Filtering Data

Data can be filtered arbitrarily using pd.DataFrame methods but the hicutils.core.filters module provides helper utilities for common filtering routines. Examples include filtering non-productive clones and excluding clones by copy number cutoffs.

Examples

filtering

API Documentation

hicutils.core.filters.filter_by_gene_frequency(df, min_frequency, by='subject', gene='v_gene')

Removes clones in by (defaults to subject) which have an overall gene usage less than or equal to min_frequency.

For example, if min_frequency=0.05 and by='subject', all clones using a V-gene with a frequency less than or equal to 0.05 in a given subject are removed.

dfpd.DataFrame

The DataFrame to filter.

min_frequencyfloat

The minimum frequency of a gene in by that should be included.

bystr

The column on which to calculate frequency. Defaults to subject.

genestr

The gene on which to filter. Accepts v_gene or j_gene defaulting to j_gene

Returns

DataFrame filtered on gene frequency in by.

hicutils.core.filters.filter_by_overall_copies(df, copies, field='clone_id')

Removes clones identified by field (default clone_id) from a DataFrame with less than copies total copies across all pools.

Changing field changes the definition of a clone. For example, setting field to 'cdr3_aa' will defined clones by their CDR3 AA sequence.

Parameters

dfpd.DataFrame

The DataFrame to filter.

copiesint

The minimum copy number of each clone required to be included in the resulting DataFrame.

Returns

DataFrame filtered by copies.

Examples

The following removes all clones with less than 5 copies from df:

>>> df.copies.min()
1
>>> df = filter_by_overall_copies(df, 5)
>>> df.copies.min()
4
hicutils.core.filters.filter_by_presence(df, pool, pool_value)

Filters clones based on presence in a given pool.

dfpd.DataFrame

The DataFrame to filter.

poolstr

The pool on which to filter.

pool_valuestr

The pool value on which to filter.

Returns

DataFrame filtered by number of pools.

hicutils.core.filters.filter_functional(df, functional=True)

Removes clones on functionality, by default removing non-functional clones. Setting functionality to False removes functional clones.

Parameters

dfpd.DataFrame

The DataFrame to filter.

functionalbool

The functionality of the clones to include. Set to True (the default) to include functional clones only. Set to False to only include non-functional clones.

Returns

DataFrame filtered by functionality.

hicutils.core.filters.filter_number_of_pools(df, pool, n, func='greater_equal', limit_to=None)

Filters clones based on the number of pools in which it occurs. df : pd.DataFrame

The DataFrame to filter.

poolstr

The pool on which to filter.

nstr

The number of distinct pools a clone must be in to be included in the resulting DataFrame.

funcfunction

The comparison function to use between n and the number of occurrences of each clone. The default is greater_equal meaning a clone must occur in ≥ n pools to be included. Any numpy function may be used such as equal or less_equal.

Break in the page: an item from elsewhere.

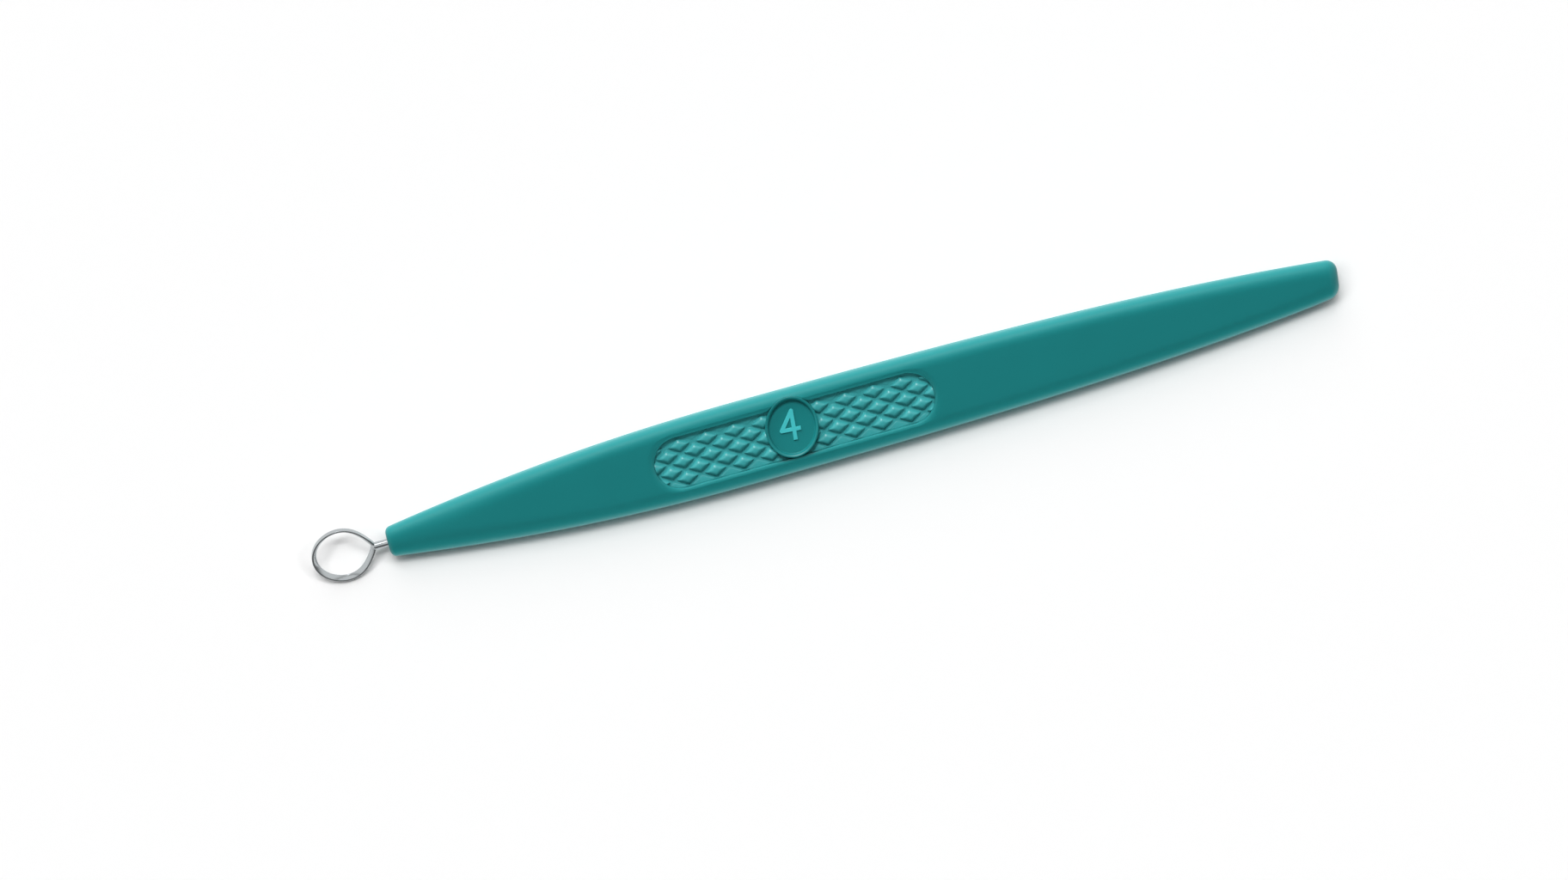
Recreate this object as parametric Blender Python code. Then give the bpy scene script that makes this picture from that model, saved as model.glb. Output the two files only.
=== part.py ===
"""Disposable dermal curette: a moulded pen-grip handle with a stainless ring blade at its nose.

X runs along the handle, from the ring blade at -X to the tail at +X. Y runs across the handle,
and Z points out of the face that carries the size number. The tool lies on its back on Z = 0,
with the origin under the middle of its length. All sizes are in metres.
"""

from math import atan2, ceil, cos, pi, radians, sin, sqrt, tan

import bmesh
import bpy
from mathutils import Matrix, Vector

# Clearance between pieces that seat in each other
FIT_GAP = 0.0003

# Handle: widths and thicknesses are half of the whole, places are measured from the nose
HANDLE_LENGTH = 0.1302
NOSE_TO_WIDEST_LENGTH = 0.0480
MIDDLE_HALF_WIDTH = 0.00552
NOSE_HALF_WIDTH = 0.00192
TAIL_HALF_WIDTH = 0.00240
TAIL_FULLNESS = 0.53
MIDDLE_HALF_THICKNESS = 0.0027
NOSE_HALF_THICKNESS = 0.0018
TAIL_HALF_THICKNESS = 0.0019
NOSE_TAPER_LENGTH = 0.0290
TAIL_TAPER_LENGTH = 0.0400
LONG_EDGE_RADIUS = 0.0018
FULLEST_ROUND = 0.9
NOSE_CORNER_RADIUS = 0.0007
TAIL_CORNER_RADIUS = 0.0012
TAIL_SKEW = 0.13

# Grip recesses, one in each broad face, and the knurled pads set in them
NOSE_TO_GRIP_LENGTH = 0.0556
GRIP_LENGTH = 0.0381
GRIP_WIDTH = 0.0068
DIAMOND_LENGTH = 0.0038
DIAMOND_WIDTH = 0.0022
DIAMOND_HEIGHT = 0.00060
DIAMOND_TOP_SHARE = 0.48
GROOVE_WIDTH = 0.00030
PAD_BACKING = 0.0006
TOPS_DEPTH = 0.00030

# Size disc: an oval dish, leaning a little from square, with a stud below that locates it in the handle
DISC_HALF_LENGTH = 0.00352
DISC_HALF_WIDTH = 0.00403
DISC_LEAN = radians(15.5)
DISC_OFFSET = 0.00055
DISC_TOWARDS_NOSE = 0.00020
DISC_RIM_WIDTH = 0.00025
DISC_CHAMFER_WIDTH = 0.00035
DISC_EDGE_RADIUS = 0.00020
DISC_DISH_DEPTH = 0.00060
DISC_STUD_DIAMETER = 0.0020
DISC_STUD_LENGTH = 0.0010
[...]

limit_tolist(str), str, None

If specified, overlap will be limited to the specified pools. This is useful to filter clones based on their overlap in a subset of pools.

Returns

DataFrame filtered by number of pools.

hicutils.core.filters.remove_potential_contaminates(df, pool, pool_values, clone_feature='cdr3_nt')

Removes clones based on clone_feature (defaults to CDR3 NT) which occur in pool with values pool_values. For example, to remove all clones with CDR3 NT sequences found in subjects ‘Fibroblast’ and ‘Water’:

remove_potential_contaminates(df, 'subject', ['Fibroblast', 'Water'])
dfpd.DataFrame

The DataFrame to filter.

poolstr

The pool to use for filtering.

pool_valueslist

The values of pool which should be the basis of clonal exclusion.

clone_featurestr

The clone feature to use for filtering. For example cdr3_nt (the default) will use the CDR3 NT sequence as the basis for removing other clones.

Returns

DataFrame with clones occurring in pool with values pool_values excluded on the basis of clone_feature.